Why We Buffer and How To Stop

It shows up in our lives as overeating, over drinking, overspending, overworking, over Facebooking and any other action that we overindulge in, in order to numb out uncomfortable feelings.

Podcast Version:

You may be familiar with the term “buffering” In the world of computers.  You are probably used to seeing the little swirling circle when you are trying to watch a video.

In the dictionary, buffering also means to lessen or moderate the impact of something as in “She tried to buffer her children from the effects of the divorce”.  It’s synonymous with protecting, defending or guarding.

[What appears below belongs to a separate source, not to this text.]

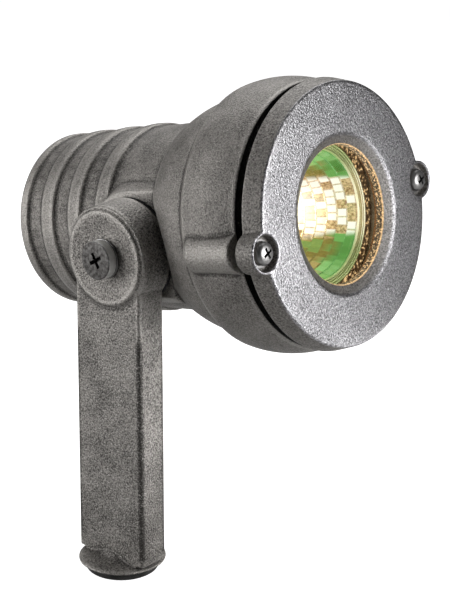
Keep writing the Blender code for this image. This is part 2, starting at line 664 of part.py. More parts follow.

When we use buffering in our lives to “lessen or moderate the impact of something”, it’s to lessen the impact of our negative emotions.  This can become so habitual that we aren’t even aware we are doing it.  If we feel stressed or overwhelmed and tend to binge Netflix to escape, we are buffering.

This week I am going to explore why we buffer, how buffering hurts us and how to stop.

 

Why we buffer

Our brains have evolved over the millennia to be motivated by three things – avoid pain, seek pleasure and be efficient.  When we seek pleasure our brains release a chemical called dopamine that gives us a momentary feeling of relief. The reason we buffer is that we are seeking a false sense of pleasure.

The problem is that we say we want happy, authentic lives but we use food, alcohol, social media, shopping and other distractions in order to feel happy.  We think those external things bring us happiness because we don’t understand where happiness actually comes from.

We don’t realize that by feeling negative emotion, rather than buffering it, we can actually find the cause of our negative emotions.  When we find the cause, we can change it.

The reason we are so afraid of feeling negative emotion is because we’ve never been taught that emotions are just vibrations in our bodies.  Emotions are just energy-in-motion.  The more we resist that energy, the more it builds which then increases our desire to buffer.

 

How it hurts us

Buffering hurts us because it dulls the aliveness of life.  It shows up in our lives as overeating, over drinking, overspending, overworking, over Facebooking and any other action that we overindulge in, in order to numb out uncomfortable feelings.

Buffering with external things puts us at a disadvantage because we believe we need the things in order to feel better.

The following are indications that you buffer:

  • Instead of feeling upset after getting off the phone, you reach for a bag of chips
  • To deal with a stressful situation at work, you add a bunch of items to your online shopping cart
  • After a hectic day of work, kids homework, after school activities and dinner, you drink a few glasses of wine
  • As soon as you are bored you pick up your smart phone and start surfing Instagram

If you are doing something to avoid feeling negative emotion and it gives you a negative consequence, it is buffering.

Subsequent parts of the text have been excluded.